19 Mayıs’ta Samsun’a çıkan Mustafa Kemal ve arkadaşlarını, Cumhuriyet çocukları olarak, hala doğru şekilde anlayamadığımızı düşünüyorum. Zira, Mustafa Kemal’i başarıya götüren şey, sadece 19 Mayıs’ta Samsun’a ayak basması  değil, o güne kadar başarabildikleridir. Türk milletini onun ardından vatan savaşına ikna eden bir geçmiş sebebiyle Mustafa Kemal, kurtuluş sürecini yürütebilmiştir. 

Bu noktadan hareket ettiğimizde, Atatürk’ün tüm eserlerini gençlere emanet ettiğini de düşündüğümüzde, Mustafa Kemal’in manevi mirasçılarının birinci ödevi şudur: Her yaşta zamanının en iyileri arasında olmak, her daim kendisini geleceğe hazırlayacak başarılara sahip olmak ve hiç durmadan daha fazla gelişmek için çabalamak… 

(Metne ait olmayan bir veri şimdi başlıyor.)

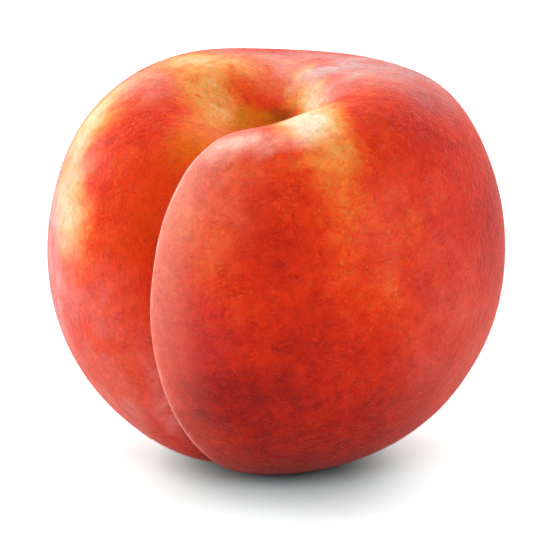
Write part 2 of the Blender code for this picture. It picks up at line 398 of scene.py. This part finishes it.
# The skin's colours. A noise is given by its size in millimetres, its detail and its distortion.
skinLook = {
    # from the pale ground to the deepest blush, as linear colours
    "ramp": (
        (0.00, (0.63, 0.54, 0.36)),
        (0.13, (0.65, 0.40, 0.18)),
        (0.26, (0.67, 0.26, 0.065)),
        (0.38, (0.66, 0.145, 0.024)),
        (0.50, (0.62, 0.070, 0.011)),
        (0.60, (0.57, 0.038, 0.007)),
        (0.72, (0.49, 0.021, 0.004)),
        (0.86, (0.36, 0.013, 0.005)),
        (1.00, (0.22, 0.009, 0.007)),
    ),
    "usualBlush": 0.65,
    # places where the blush stands at another level, the broad ones first: middle, half widths,
    # direction of the third half width, share of the widths that the core takes, and level
    "spots": (
        ((5, -26, 4), (33, 35, 35), upright, 0.3, 0.90),                 # low and underneath: deeper blush, partly painted shade
        ((8, 34, 42), (30, 18, 26), upright, 0.2, 0.40),                 # behind
        ((24, -15, 57), (15, 16, 10), upright, 0.2, 0.76),               # right shoulder
        ((34, -9, 42), (12, 16, 22), upright, 0.2, 0.82),                # right side
        ((-12, -32, 48), (11, 10, 20), upright, 0.1, 0.53),              # near cheek, by the seam
        ((-11, -33, 28), (10, 12, 10), upright, 0.1, 0.76),
        ((-8, -32, 17), (13, 12, 12), upright, 0.2, 0.94),               # its foot
        ((3, -35, 28), (12, 10, 10), upright, 0.1, 0.84),
        ((-2.5, -33, 20), (13, 9, 7), upright, 0.1, 0.97),
        ((0, -35, 42), (11, 9, 18), upright, 0.1, 0.76),                 # its middle
        ((18, -31, 43), (14, 12, 16), upright, 0.1, 0.57),               # its right side
        ((0, -30, 55), (11, 8, 7), upright, 0.0, 0.56),
        ((14, -6, 63), (12, 12, 7), upright, 0.2, 0.52),                 # over the crown
        ((-2, 7, 62), (10, 10, 9), upright, 0.3, 0.46),                  # basin, behind
        ((-12, -12, 57), (8, 11, 9), upright, 0.1, 0.40),                # head of the seam
        ((10, -32, 50), (7, 8, 14), upright, 0.0, 0.46),                 # tail of the saddle
        ((8.5, -28.5, 57), (7.5, 8, 8), upright, 0.0, 0.30),
        ((5.0, -22, 60.5), (8.3, 10, 6.5), upright, 0.15, -0.06),        # saddle
        ((4.8, -8, 60.5), (5.4, 17, 7), upright, 0.1, 0.08),             # basin, right wall
        ((4.5, 3.5, 62.5), (5, 6, 6), upright, 0.1, 0.25),
        ((-10, -3, 60), (8.5, 8.5, 14), (5, -6, -7), 0.1, 0.22),         # basin, left wall
        ((-13, 6, 65), (9, 9, 14), (-1, 0, -0.1), 0.1, 0.18),            # crown, at the left
        ((-30, -3, 57), (10, 10, 19), (9, 14, 12), 0.0, 0.04),           # pale left side
        ((-33.6, -13, 46), (9.5, 9.5, 18), (3, -12, -11.5), 0.0, 0.09),
    ),
    "warpNoise": (6.0, 2.0, 0.0),
    "warp": 2.5,                     # how far the spots' edges wander
    # noise, change of the blush, height
    "patterns": (
        ((8.0, 3.0, 0.0), 0.12, 0.0),            # clouds
        ((2.4, 2.0, 0.8), 0.12, 0.2),            # mottling
        ((0.9, 1.0, 1.2), 0.07, 0.40),           # flecks
        ((0.45, 2.0, 1.0), 0.02, 0.15),          # wool
    ),
    # short pale curls and short dark creases: noise, width, noise of the patches that they lie in,
    # where those patches begin and are full, and change of the blush
    "curls": ((1.5, 1.0, 1.6), 0.0088, (1.2, 1.0, 0.0), (0.42, 0.60), -0.09),
    "creases": ((2.4, 1.0, 2.2), 0.022, (3.12, 1.0, 0.0), (0.45, 0.60), 0.09),
    "curlHeight": 0.3,
    "curledBlush": (0.25, 0.62),     # levels of blush between which both appear
    "specks": ((1.3, 1.0, 0.5), (0.66, 0.76), 0.08),     # noise, where they begin and are full, change
    "streaks": ((14.0, 14.0, 2.5), 3.0, 0.05),   # how close round the fruit and along it, detail, change
    "relief": 0.26,                  # height of the patterns on the skin
    # the pit, darker and olive-brown towards its bottom, partly its own colour and partly painted shade, and
    # the dry tip, by their share of the way from the stem to the blossom end
    "pitColourAndShade": (0.40, 0.12, 0.005),
    "pitShare": (0.13, 0.05),
    "tipColour": (0.11, 0.055, 0.025),
    "tipShare": (0.987, 0.994),
    # in the seam's groove the colour is darker and a purer red, and orange at the seam's head: painted shade
    # and painted light bounced between its walls
    "seamSide": (0.0, 0.25),         # cosines of the angle from the seam where its colours begin and are full
    "groove": 0.86,
    "grooveReach": (-10.0, -2.5),    # across the seam, on its gentle side and on its steep side
    "grooveEdge": (1.5, 0.0),
    "grooveHeights": (34.0, 46.0),
    "grooveBlush": (0.15, 0.35),
    "grooveShadeColour": (0.50, 0.032, 0.001),
    "grooveHeadShade": (0.54, 0.105, 0.002),
    "headShare": (0.34, 0.24),
    # where the colour is veiled: a pale bloom of down and wax over the crown, round the sides and on the lip,
    # made lighter where the down catches the light, so partly painted sheen;
    # and painted shade on the basin floor and in the pit; as for the spots, with a share and a colour at the
    # end
    "bloomSheenAndShade": (
        ((10, 1, 65), (20, 18, 6.5), upright, 0.0, 0.56, (0.50, 0.41, 0.40)),
        ((22, -1, 62.5), (16, 20, 10), upright, 0.0, 0.35, (0.33, 0.31, 0.31)),
        ((-1, 11, 65.5), (16, 8, 5), upright, 0.0, 0.35, (0.56, 0.44, 0.41)),
        ((-36, -9, 38), (10, 18, 30), upright, 0.0, 0.42, (0.66, 0.46, 0.46)),
        ((-27, -17, 13), (14, 15, 17), upright, 0.0, 0.19, (0.66, 0.44, 0.40)),
        ((-27, -21, 30), (11, 14, 13), upright, 0.0, 0.14, (0.72, 0.38, 0.36)),
        ((-22, 2, 62), (11, 13, 8), upright, 0.0, 0.28, (0.66, 0.50, 0.40)),
        ((28, -18, 24), (18, 22, 26), upright, 0.0, 0.07, (0.74, 0.42, 0.42)),
        ((24, -20, 44), (13, 16, 24), upright, 0.0, 0.03, (0.60, 0.24, 0.44)),
        ((-33, -9, 50), (10, 16, 17), upright, 0.0, 0.16, (0.66, 0.42, 0.44)),
        ((8, -8, 62), (6, 7, 4), upright, 0.0, 0.30, (0.62, 0.44, 0.44)),
        ((-17.3, -24.5, 17), (5, 5, 19), (6, 7.5, -18), 0.0, 0.36, (0.82, 0.33, 0.31)),
        ((-12, -33, 31), (9, 9, 15), upright, 0.0, 0.035, (0.66, 0.24, 0.42)),
        ((17, -31, 47), (8, 8, 15), upright, 0.0, 0.03, (0.70, 0.26, 0.40)),
        ((-10, -30, 50), (12, 12, 16), upright, 0.0, 0.10, (0.80, 0.42, 0.32)),
        ((-6.5, -26.5, 58.5), (9, 5, 5), upright, 0.0, 0.60, (0.78, 0.50, 0.39)),
        ((2.4, -26.6, 59.6), (9, 4.5, 4), upright, 0.0, 0.5, (0.80, 0.50, 0.41)),
        ((-3, -2.5, 56.5), (7.5, 4.5, 4), upright, 0.1, 0.7, (0.48, 0.17, 0.003)),         # basin floor: painted shade
        ((1.0, -1.2, 57.2), (3.5, 3.0, 3.2), upright, 0.1, 0.85, (0.11, 0.06, 0.003)),     # pit: painted shade
    ),
    "bloomSheenAndShadeClouds": (5.0, 3.0, 0.5),   # the noise of their own clouds
    "bloomSheenAndShadeEdges": (0.32, 0.68),
    "bloomSheenAndShadeShares": (0.55, 1.35),      # their thinnest and thickest
    # on the near cheek where it rolls over the seam: a soft haze of pale down, stronger higher up where it
    # catches the light, so partly painted sheen
    "lipSheenColour": (0.76, 0.44, 0.36),
    "lipBloomAndSheen": 0.34,
    "lipReach": (0.3, 2.2, 12.5),    # where it starts, is strongest and ends, across the seam
    "lipHeights": (-5.0, 52.0),      # where it is at its weakest and at its strongest
    # and a fine pale line along the very edge: low down the seam's own pale line, up high a painted highlight
    # on the lip's rim
    "line": 0.50,
    "lineColour": (0.84, 0.38, 0.29),
    "lineTopHighlight": (0.86, 0.56, 0.47),
    "lineHeights": (20.0, 45.0),     # below and above these it has one or the other colour
    "lineReach": (0.5, 1.7, 3.1),
    "lineShift": (0.55, 0.05, 4.6),  # above this share of the way down, the edge lies further from the seam
    "lineWander": ((1.7, 2.0, 0.0), 0.7),        # noise and reach
    "lineEnds": ((0.18, 0.32), (0.86, 0.80)),
    "lineGaps": ((0.9, 1.0, 0.0), (0.48, 0.62), 0.40),   # noise, where they begin and are full, emptiness
    # noise, and how much lighter or darker the skin is there
    "shades": (((0.9, 2.0, 0.6), 0.15), ((1.9, 2.0, 0.6), 0.16)),
    "roughness": 0.62,
    "roughnessSpread": 0.05,         # rougher where the patterns stand high
    "specular": 0.03,
    "sheen": 0.15,
    "sheenRoughness": 0.3,
    "sheenTint": (1.0, 0.80, 0.76),
}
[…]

Ancak böyle bir hayat sürenler, ihtiyaç halinde, bir adım öne çıkıp, Türk milletinin ihtiyacı olan adımları atmasını sağlayabilirler. Hiç bir şey yapmadan, zamanın gerektirdiği değişimleri algılamadan, Türk milletinin nabzını tutmadan, Türkiye Cumhuriyetini ilelebet payidar kılmak mümkün değildir. 

O halde bugün, 19 Mayıs 1919’un 106. zafer yılında, Türk çocuğunun durup kendisine şu soruyu sorması gerekir: “Bir gün İstiklal ve Cumhuriyet’i müdaafa mecburiyetine” düşersem vazifeye atılmak için kendimi yeterince geliştirdim mi, Türk milletinin gözünde “muteber” bir insan olarak nam saldım mı?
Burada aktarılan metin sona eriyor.